Step 4: Re-enable Replica Repair and Balance
After the upgrade is complete and the Alive status of all BE nodes has returned to true, re-enable cluster replica repair and balance:
admin set frontend config("disable_balance" = "false");
admin set frontend config("disable_colocate_balance" = "false");
admin set frontend config("disable_tablet_scheduler" = "false");
FAQ
Q: After the upgrade, a BE / FE node shows Alive as false and Version is still the old version. What should I do?
The process did not start, or the new version failed to start. Check the be.log / fe.log error logs and confirm that /bin and /lib were replaced correctly.
Q: After the upgrade, the FE fails to start with a metadata incompatibility error. What should I do?
The cross-version jump was too large, or the metadata compatibility test was not run. Roll back to the old version, run the test following the "Metadata Compatibility Test" procedure in this document, and upgrade step by step if necessary.
Q: After the upgrade, jar files in custom_lib/ are missing. What happened?
custom_lib/ was overwritten by mistake. Only replace /bin and /lib; custom_lib/ must not be replaced.
Q: Stream Load tasks fail during the upgrade. Why?
Node restarts interrupt client connections. Add retry logic on the client side. Routine Load and the Flink/Spark Doris Connectors have built-in retries.
Q: After the upgrade, the replica count is abnormal or replica migration happens frequently. What is wrong?
disable_balance / disable_tablet_scheduler were not disabled, or they were not re-enabled after the upgrade. Verify the enable/disable flow of these configurations: disable them before the upgrade and re-enable them after.
Q: A cross-minor-version upgrade failed. Why?

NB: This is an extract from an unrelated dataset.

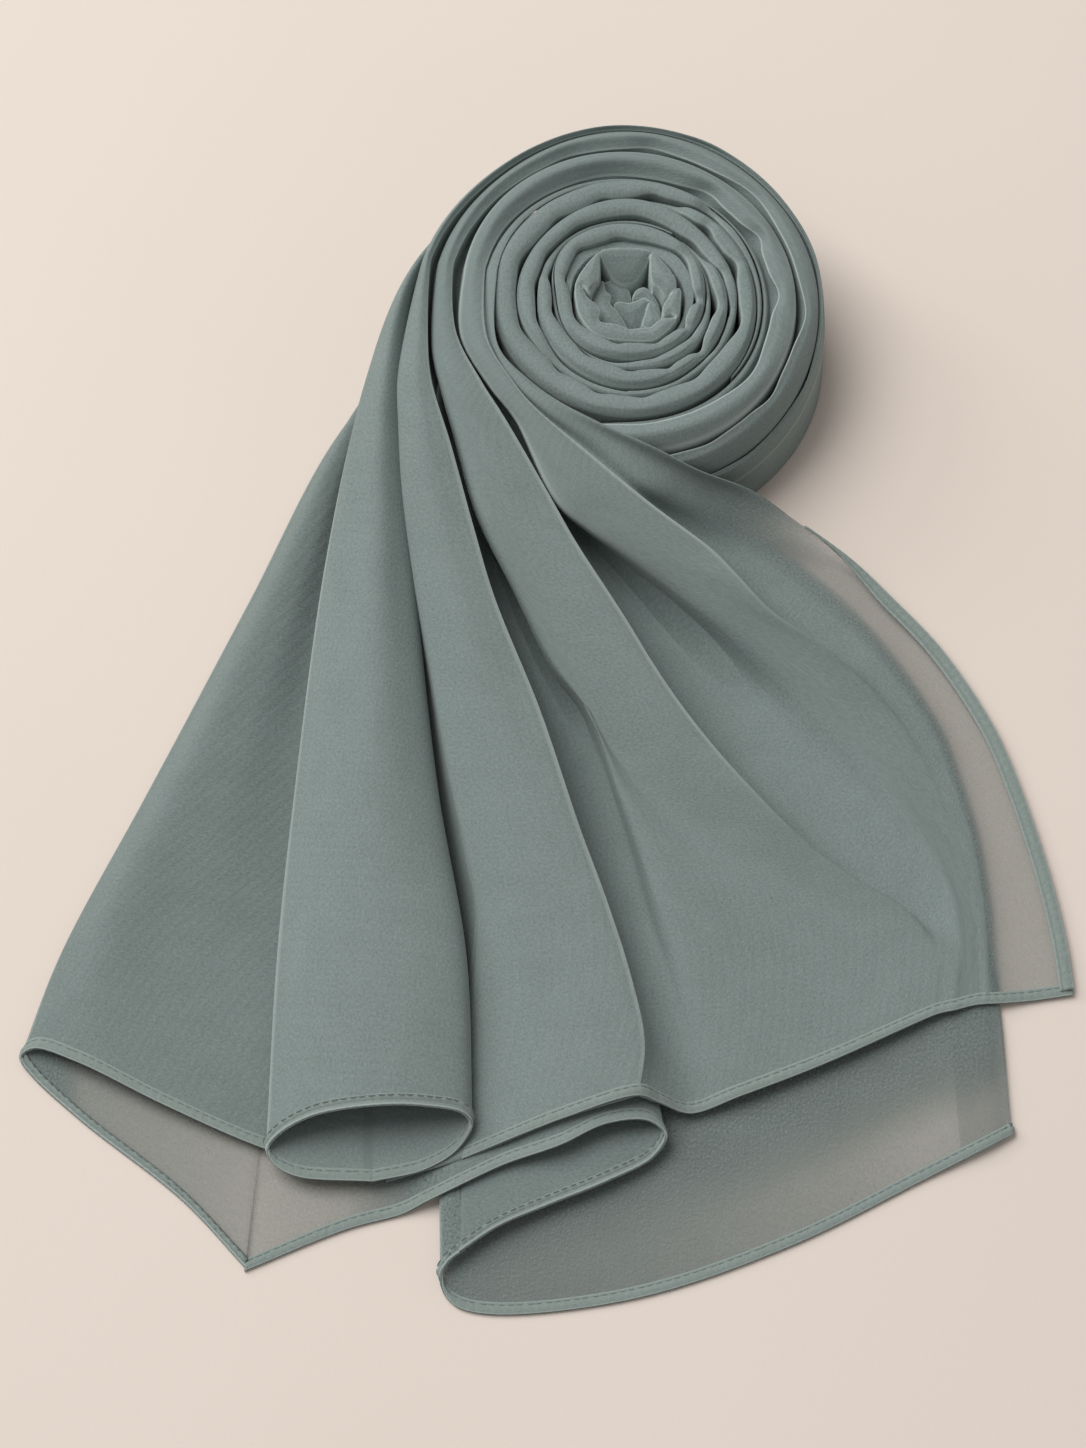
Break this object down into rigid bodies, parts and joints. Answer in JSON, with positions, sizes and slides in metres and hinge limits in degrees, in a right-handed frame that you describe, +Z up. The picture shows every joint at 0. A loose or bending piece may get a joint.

The versions were not upgraded in sequence. Roll back and follow a step-by-step path such as 3.0 to 3.1 to 3.2 to 3.3.
Q: A single-FE cluster upgrade failed and metadata was lost. What should I do?
The metadata compatibility test was not run. Before upgrading, scale out to a 3-FE high-availability deployment, or run the metadata compatibility test on a development machine or BE node.